Let's talk about address spaces
 - abstraction around virtual addresses

What does this mean?
 - when we work with memory addresses in assembly in UNIX, we are almost always using virtual addresess
 - how do we know?  because different processes can use the *same* addresses with no issues

Emacs accessing address 0x12345678 and Firefox accessing 0x12345678 are COMPLETELY DIFFERENT THINGS

But, the CPU needs a single way to access all of the RAM that it has
This numbering is known as physical addresses

Now, do we NEED virtual addresses?  No!
 - older computers and smaller, embeded ones often don't have them
 - instead, we can just split up memory between programs:
    - one will get 20000-40000, another will get 40000-50000, and so on
    - but man, that means a program can't ever count on getting access
      to any specific range of memory - makes life complicated for
      programmers
        - especially if one program misbehaves, memory protection is nice!
    - so hardware people gave us hardware to make using virtual addresses fast

If you want to see what life is like without virtual memory, look up TSR's for MS-DOS...or get used to just running one program at a time, having to reboot between programs.

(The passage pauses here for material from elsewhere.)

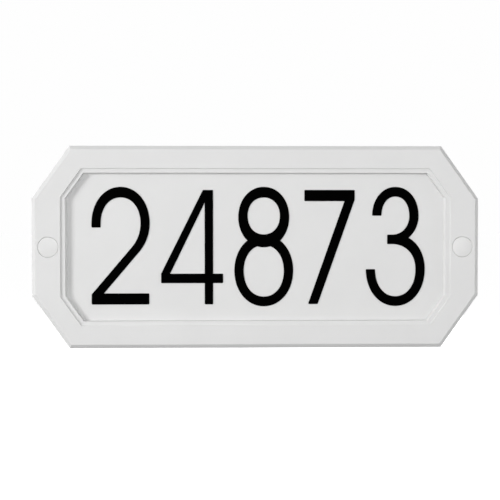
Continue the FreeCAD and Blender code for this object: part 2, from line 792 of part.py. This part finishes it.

Virtual memory is implemented with a combination of hardware and software
 - hardware: TLB, page tables lookup
 - software: operating system kernel managing page tables

Page tables are the data structure that defines virtual->physical memory
mappings for every task (process)

So logically, what happens *on every memory access*
 - program references virtual address v
 - system looks in the page table for v, finds the corresponding physical address p
 - it then looks in physical memory at what is in p
 - then it does a read or write to p as needed

So this means that every virtual memory access requires
 - looking things up in the page table, THEN
 - accessing physical memory to do a read/write

The page table is ALSO in RAM, so we're doubling (or more) the amount of time needed on every memory access.
  - the page table is actually a big tree, so may need more than one memory access to look up a value (we have to "walk the tree")


So there has to be a way to speed this up!  That's the TLB.
 - the TLB is a cache of recently accessed virtual->physical memory mappings
 - it is SUPER FAST (basically the fastest memory in the system)
 - it is also not that large

The TLB is implemented differently from other caches because it is more like a hash table
 - you query it with a virtual address, it then checks ALL of its entries
   to see if any match and then returns the corresponding physical address

But really, these lookups aren't happening on a per-byte level, but are at a per-page level.

What is a page?
 - a block but for RAM (disks have blocks, RAM has pages)
 - a page is generally 4K but can be much larger (4M)
   - larger pages are used for specialized purposes normally,
     mapping device memory for example

So the page table is mapping virtual to physical *pages*
  - reduces the number of bits that have to be mapped

Think of every address as having a prefix plus an offset
 - prefix is mapped between virtual and physical
 - offset doesn't change, it is just an index into the page
   (you can think of it as a 4K or 8K array of bytes indexed by the offset)

Page tables are interesting as a data structure
 - because we want to make sure parts of it *also* fit in pages, and so
   should do so most efficiently
 - much as a filesystem data structures all fit into multiples of blocks

Filesystems are optimized for persistence, robustness, while data in RAM is optimized for performance

Virtual memory is the set of technologies that allows each process to have its own address space

One nice feature of pages and blocks being basically the same size (or multiples of each other) is we can easily move data between RAM and disk
 - when we run out of RAM we can just store process data on disk
 - this is what a "page file" or "swap file" is used for
    - swap is an older term for when an entire process would be put on disk,
      rather than specific pages
    - nowadays only portions of processes are kicked out of RAM and onto disk

Page tables are data structures for organizing page table entries (PTEs)
  - a PTE identifies a specific page and associated metadata (valid or not, read/write/execute permissions, etc)
  - the TLB uses PTEs to handle requests to map a virtual address prefix to a physical address prefix
  - when the TLB doesn't have a suitable PTE, then the CPU goes and checks the designated page table for that process

So as memory has gotten bigger, page tables have gotten deeper
For 32-bit address spaces it was pretty simple
 - a PTE is 4 bytes, a page is 4K
 - so one page can hold 1024 PTE's
 - an offset for a byte in 4K requires 12 bits (2^12 = 4096)

So addresses were split into three fields:
  10 bits for index in level 1 of the page table (the root of the tree)
  10 bits for index in level 2 of the page table (middle nodes)
  12 bits for offset in the page
 ----
  32 bits

Much messier with 64 bits, hence the number of levels handled in the Linux kernel currently!

Note that the page table is a tree, but rather than having 2 pointers in each node, we have 1024 typically.

I showed you some code from the Linux kernel to make things concrete,
but I'm not expecting you to really understand it
 - I only understand bits and pieces!

What I *do* want you to understand are the high-level concepts and to
see how those concepts are reflected in what you can observe on a real Linux system.